If you're following Bible In A Year together, you'll hit all of these in the normal sequence. The plan keeps you moving instead of getting stuck debating which book to read next.
How to Make It a Habit That Survives the Wedding
Pick a time you can both protect — over morning coffee, on a video call before bed, or right after dinner. Don't try to invent a Bible study from scratch. Read the same passage independently, then ask each other:
- What stood out to you?
- Did anything bother you or confuse you?
- How does this passage shape how we want to do marriage?
That third question is the one that makes engagement-season reading distinct. You're not just absorbing Scripture — you're actively translating it into the marriage you're about to build.
Five minutes of honest conversation beats an hour of awkward formal study. Consistency wins.
The wedding planning will try to swallow everything. Protect this small daily habit, and you'll walk down the aisle already practicing the kind of marriage you've been reading about.
Frequently Asked Questions
How long should engaged couples spend reading the Bible together each day?
Ten to fifteen minutes is plenty. Read the daily passage on your own, then spend five minutes talking about it. Trying to do more usually means you'll do less, because the habit becomes a chore instead of a touchpoint.

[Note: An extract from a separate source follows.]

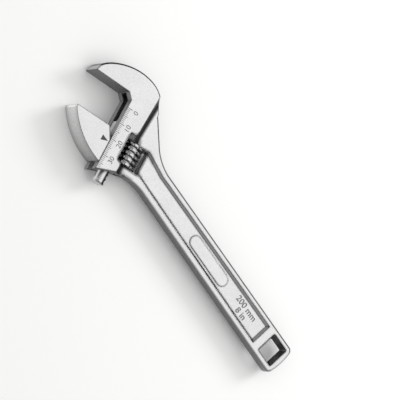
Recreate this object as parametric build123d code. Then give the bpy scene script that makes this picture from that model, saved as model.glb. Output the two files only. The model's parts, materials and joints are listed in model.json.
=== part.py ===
from build123d import *
import math
import os

# An adjustable wrench, 200 mm long, drawn lying flat with the jaws open at rest.
# The handle runs along X towards the jaws, Y points to the movable jaw's side and Z is up.
# Head features are drawn in the head's own plane: p runs out of the head to the jaw tips,
# and q runs from the fixed jaw's face in the opening direction.

# Driving dimensions, millimetres and degrees
JAW_ANGLE = 21.0            # jaw faces against the handle's axis
HEAD_X = 174.9              # guide edge at the fixed jaw's face
HEAD_Y = -18.4
HEAD_HALF = 7.2             # half of the head's thickness
HANDLE_HALF = 3.5           # half of the handle's thickness
HANDLE_ROOT_WIDTH = 19.1    # handle's width at the neck
HANDLE_END_WIDTH = 20.0     # handle's width at the free end
OPENING_AT_REST = 22.3
OPENING_MAX = 30.0
JAW_REACH = 26.5            # guide edge to jaw tip
GUIDE_END = 47.1            # lower corner of the head
STEP_TOP = -14.2            # start of the slope from the head down to the neck
STEP_RUN = 5.6
STEP_SKEW = 2.7             # the slope's line against the guide
EDGE_ROUND = 1.3
CROWN_ROUND = 1.0           # rounding of the fixed jaw's back

# Worm and rack
PITCH = 3.0
WORM_P = -16.5              # worm's axis
WORM_R = 6.5
WORM_ROOT_R = 4.5
WORM_TOP = 22.3
WORM_END = 35.7
CREST_WIDTH = 1.4
CREST_ROOT_WIDTH = 2.0
NOTCHES = 11
NOTCH_WIDTH = 1.4
NOTCH_DEPTH = 1.0
BORE_R = 2.05
ROD_P = -7.9                # rack rod's axis
ROD_R = 3.4
ROD_TOP = -6.0              # from the movable jaw's face
ROD_END = 29.3
MESH_PLAY = 0.35            # total play along the worm's axis
CREST_PLAY = 0.3

# Slot, window and running clearances
SLOT_HALF = 2.7
SLOT_TOP = -6.6
SLIDE_GAP = 0.2
WINDOW_LEFT = -9.0
WINDOW_RIGHT = -25.4
WINDOW_TOP = 18.5           # at the head's faces
WINDOW_INNER_TOP = 21.8     # between the two slopes
WINDOW_INNER_HALF = 3.4
WINDOW_FALL = 2.6           # the top edge's fall towards the neck, at the faces
WINDOW_BOTTOM = 36.0

# Pin and spring
PIN_R = 2.0
PIN_GAP = 0.02
PIN_TOP = 12.5
PIN_HEAD_R = 2.7
PIN_HEAD_TOP = 39.0
PIN_HEAD_END = 41.0
SEAT_R = 3.1                # bore for the spring, in the head and in the worm
SEAT_TOP = 18.7
SPRING_R = 2.5              # mean radius of the coil
SPRING_WIRE_R = 0.3
SPRING_DEPTH = 5.0          # depth of the spring's bore in the worm
SPRING_TURNS = 5

# Handle features
PANEL_DEPTH = 1.2
PANEL_DRAFT = 50.0
PANEL_END_X = 20.9
PAD_CENTRE_X = 73.5
PAD_LENGTH = 34.0
PAD_WIDTH = 7.6
PAD_RAISE = 0.35
HOLE_CENTRE_X = 9.75
HOLE_THROAT = (8.4, 10.2)
HOLE_MOUTH = (12.2, 14.0)

FULL = 80.0                 # longer than any cut needs
COS = math.cos(math.radians(JAW_ANGLE))
SIN = math.sin(math.radians(JAW_ANGLE))
HEAD = Plane(origin=(HEAD_X, HEAD_Y, 0), x_dir=(COS, SIN, 0), z_dir=(0, 0, 1))


def head_point(p, q, z=0.0):
    """A point of the head's plane in the wrench's frame."""
    return HEAD.from_local_coords(Vector(p, q, z))


def along_slide(p, q):
    """A plane across the slide direction, facing the opening direction."""
    return Plane(origin=head_point(p, q), x_dir=(COS, SIN, 0), z_dir=(-SIN, COS, 0))


def rod_between(p, q_start, q_end, radius):
    """A cylinder along the slide direction."""
    return extrude(along_slide(p, q_start) * Circle(radius), q_end - q_start)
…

Should engaged couples do a separate premarital Bible study?
A premarital book or counselor is worth it for the structured conversations, but a daily Bible reading plan covers different ground. Do both if you can — the reading plan builds a daily rhythm, while premarital counseling handles specific topics like finances and family-of-origin.
What if one partner is a stronger reader or further along in faith?
That gap is normal and not a problem unless you make it one. The stronger reader should resist the urge to teach or correct. Ask questions, share what struck you, and let the other person engage at their own pace — Scripture does the heavy lifting, not you.